Każda minuta postoju ciężarówki na granicy mogłaby kosztować – jak wyliczyli Brytyjczycy – ponad trzy funty. Dyrektor departamentu transportu w zrzeszeniu Tadeusz Wilk ocenia, że w przypadku powrotu granicy celnej każdy pojazd będzie musiał zatrzymać się na co najmniej kilkunastominutową kontrolę. – Dzisiaj ciężarówki wjeżdżają do Wielkiej Brytanii bez większych utrudnień. Przewóz drogowy w UE odbywa się bez zezwoleń, przewoźnicy mają jedynie obowiązek uzyskania licencji przewozowej, jednej na całą Unię. To wystarcza, by przemieszczali się po wszystkich krajach członkowskich bez dodatkowych zezwoleń – mówi DGP Wilk.

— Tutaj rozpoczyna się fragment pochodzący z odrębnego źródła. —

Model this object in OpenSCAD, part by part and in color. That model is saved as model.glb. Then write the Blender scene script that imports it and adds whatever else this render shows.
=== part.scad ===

Według niego, gdy Wielka Brytania wyjdzie ze Wspólnoty, możliwy jest powrót do zezwoleń, takich jak obowiązujące teraz m.in. w przewozach do Turcji czy Rosji. Małe są szanse, by Brytyjczycy zawierali umowy na pozwolenia na międzynarodowy ruch samochodów ciężarowych z każdym krajem osobno. W ocenie Wilka jest to mało prawdopodobne, bo warunki wyjścia negocjuje w imieniu wszystkich krajów UE przedstawiciel Komisji Europejskiej.
Natomiast propozycje z białej księgi to oferta tzw. miękkiego brexitu. – Brytyjczycy chcieliby mieć ciastko i zjeść ciastko – z jednej strony chcieliby, by było tak jak jest teraz, a z drugiej strony chcą opuścić UE – podsumował Wilk.